Armed with AK-47s, a group of Somali men in a small skiff opened fire in 2010 on a 609-foot Navy ship off the coast of Africa.

Prosecutors argue the men were pirates who mistook the amphibious dock landing ship for a commercial vessel.

Defense attorneys, however, claim they were merely lost at sea and trying to get the ship’s attention.

A jury trial for five of the

men started Wednesday in U.S. District Court in Norfolk.

In opening statements Wednesday, prosecutors said the men set out to hijack a ship in the Gulf of Aden and hold its crew for ransom. Under cover of night, they snuck up behind the Ashland thinking it was a commercial vessel, said attorney Benjamin Lucas Hatch.

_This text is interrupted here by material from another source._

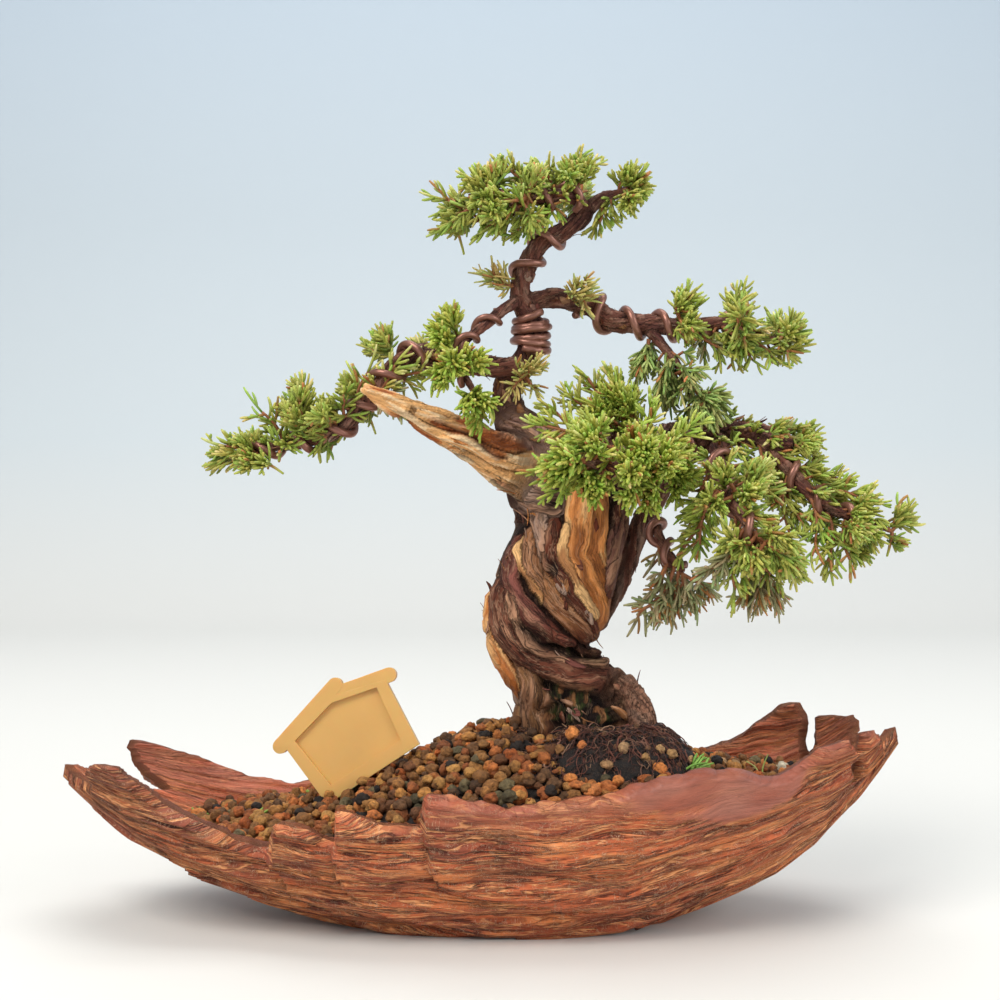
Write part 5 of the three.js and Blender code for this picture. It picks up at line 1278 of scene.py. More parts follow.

Before dawn, one of the men pulled out a gun and started firing. “They didn’t mean to attack the U.S. Navy, but that is exactly what they did,” Hatch said.

Defense attorneys acknowledged one of the men on the boat fired a gun but argued they were only trying to get the sailors’ attention. Robert Rigney, one of the Somalis’ court-appointed attorneys, said the men were on their way back from smuggling a group of 80 refugees to Yemen when their ship became disabled.

“It’s not unusual to fire a weapon to signal someone,” Rigney said. It would make no sense for pirates to attack a Navy ship. “These guys in a little skiff are going to take over the USS Ashland?” asked Rigney. “I’m not sure the National Enquirer magazine would buy this script.”

If convicted of the piracy charges, the men face mandatory life sentences.